Admir Celovic - Mark Iden
In yet another effort to enhance European energy security by diversifying sources away from Russia, a consortium of countries including Cyprus, Italy, Greece and Israel will build an 1900 km gas pipeline from the Levantine Basin in the eastern Mediterranean to Greece and Italy in 2025.
The East Med Pipeline, as it is being called, would ship up to 16 billion cubic meters (bcm) of gas a year, roughly 5 percent of the EU annual consumption.
IGI Poseidon, a joint venture by Italian firm Edison and Greek company Depa, will build the pipeline - the longest underwater one in the world - at a cost of over €4 billion.

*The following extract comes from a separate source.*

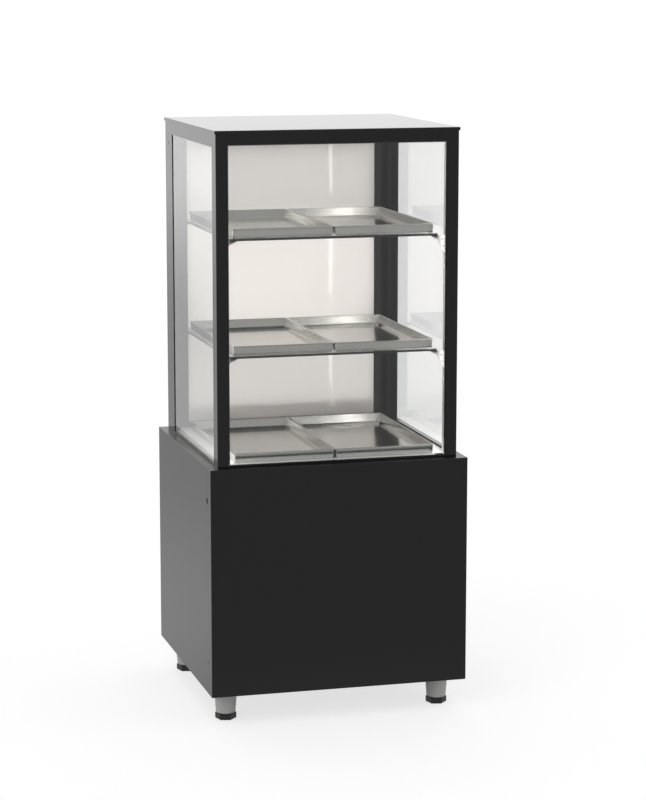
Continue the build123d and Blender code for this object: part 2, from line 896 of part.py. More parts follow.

The EU has indicated that it will defray $2 billion, of half the cost, of the construction.
Cyprus, Israel, Italy and Greece intend to sign a binding intergovernmental agreement in 2018.
The Greek minister, Giorgos Stathakis, said "today we are making a major step forward" in a project that would be "strategically very important for Europe". And the Israeli energy minister, Yuval Steinitz, said: "It looks like a fantasy, a dream, because there is no parallel, there is no such long and deep underwater gas pipeline in the world, and now, we can understand that this is possible, viable."
The eastern Mediterranean has produced some of the world's biggest gas finds in the past decade, and much of it is still thought to be untapped at a time Europe is looking to diversify its gas resources and bolster energy security. The field within Israel's territorial waters alone contains as much as 900 bcm of natural gas.